# START OF DATASET EXCERPT

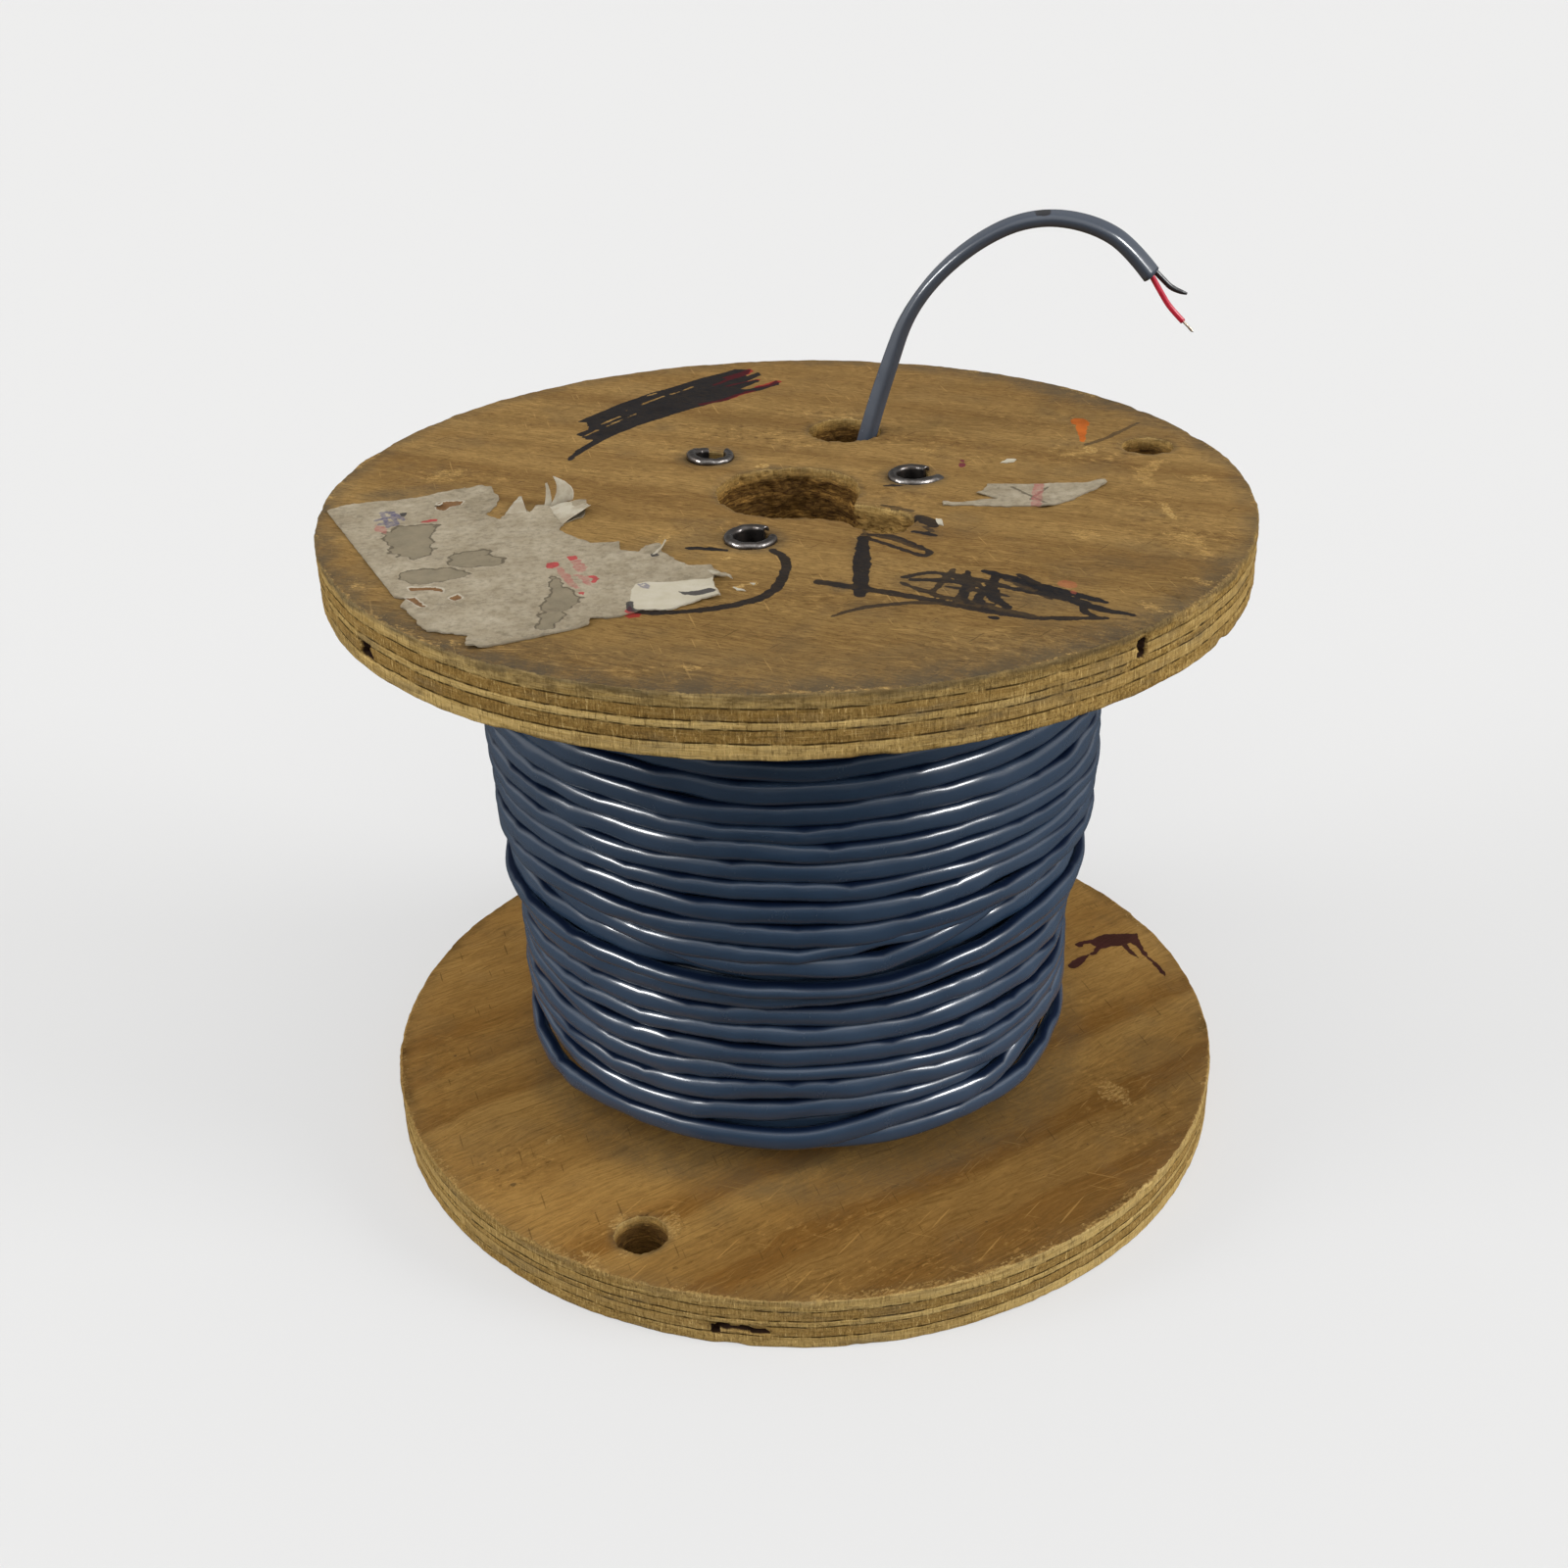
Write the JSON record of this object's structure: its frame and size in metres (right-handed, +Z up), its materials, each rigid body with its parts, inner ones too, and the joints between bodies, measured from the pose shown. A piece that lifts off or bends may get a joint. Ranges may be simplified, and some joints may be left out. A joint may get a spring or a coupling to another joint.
{
  "type": "reel of electrical cable",
  "caption": "Plywood reel wound with flat two-core electrical cable; the cable's stripped inner end stands up out of the start hole in the upper flange.",
  "frame": {"origin": "centre of the lower flange's underside, where the reel stands on the floor", "axes": "+Z up along the reel's axis; the free cable end leans towards +X, and the worn label lies towards -X -Y on the upper flange"},
  "size_m": [0.3048, 0.3048, 0.3082],
  "materials": {
    "plywood": "bare pine plywood, worn and stained",
    "fibre_board": "plain fibre tube",
    "tie_steel": "bright rolled strip",
    "cable_jacket": "glossy slate blue-grey PVC",
    "red_insulation": "satin",
    "black_insulation": "satin",
    "tinned_wire": "tinned strands",
    "paper": "torn, soiled label paper"
  },
  "bodies": {
    "root": {"upper_flange": "plywood", "lower_flange": "plywood", "drum": "fibre_board", "tie_tube_1": "tie_steel", "tie_tube_2": "tie_steel", "tie_tube_3": "tie_steel", "cable_winding": "cable_jacket", "cable_tail": "cable_jacket", "red_conductor": "red_insulation", "red_strands": "tinned_wire", "black_conductor": "black_insulation", "label_paper": "paper", "label_scrap": "paper"}
  },
  "joints": []
}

# END OF DATASET EXCERPT

TASK TO CARRY OUT:
Copy out all of the lines above exactly.

SOLUTION BELOW:
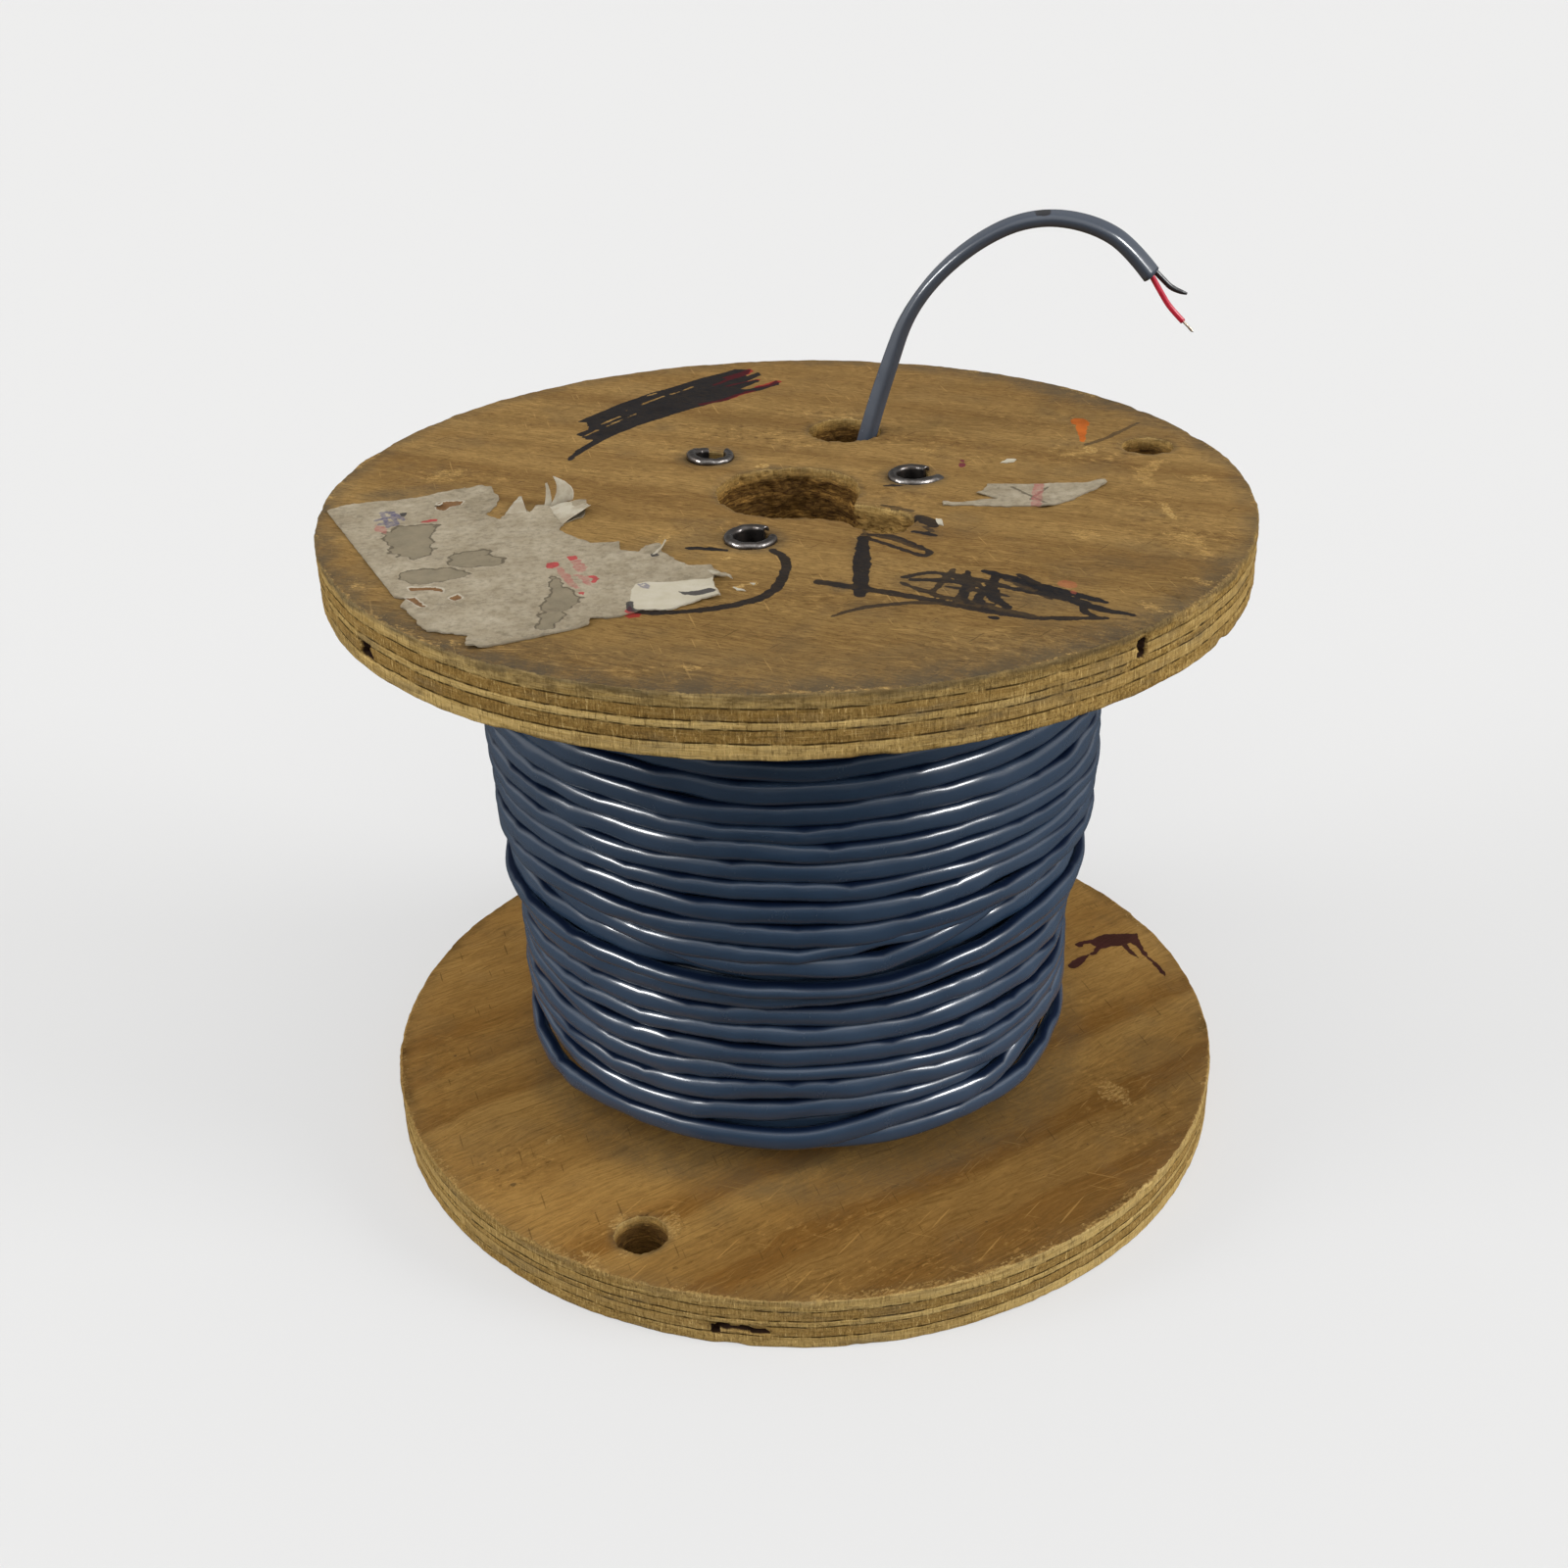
Write the JSON record of this object's structure: its frame and size in metres (right-handed, +Z up), its materials, each rigid body with its parts, inner ones too, and the joints between bodies, measured from the pose shown. A piece that lifts off or bends may get a joint. Ranges may be simplified, and some joints may be left out. A joint may get a spring or a coupling to another joint.
{
  "type": "reel of electrical cable",
  "caption": "Plywood reel wound with flat two-core electrical cable; the cable's stripped inner end stands up out of the start hole in the upper flange.",
  "frame": {"origin": "centre of the lower flange's underside, where the reel stands on the floor", "axes": "+Z up along the reel's axis; the free cable end leans towards +X, and the worn label lies towards -X -Y on the upper flange"},
  "size_m": [0.3048, 0.3048, 0.3082],
  "materials": {
    "plywood": "bare pine plywood, worn and stained",
    "fibre_board": "plain fibre tube",
    "tie_steel": "bright rolled strip",
    "cable_jacket": "glossy slate blue-grey PVC",
    "red_insulation": "satin",
    "black_insulation": "satin",
    "tinned_wire": "tinned strands",
    "paper": "torn, soiled label paper"
  },
  "bodies": {
    "root": {"upper_flange": "plywood", "lower_flange": "plywood", "drum": "fibre_board", "tie_tube_1": "tie_steel", "tie_tube_2": "tie_steel", "tie_tube_3": "tie_steel", "cable_winding": "cable_jacket", "cable_tail": "cable_jacket", "red_conductor": "red_insulation", "red_strands": "tinned_wire", "black_conductor": "black_insulation", "label_paper": "paper", "label_scrap": "paper"}
  },
  "joints": []
}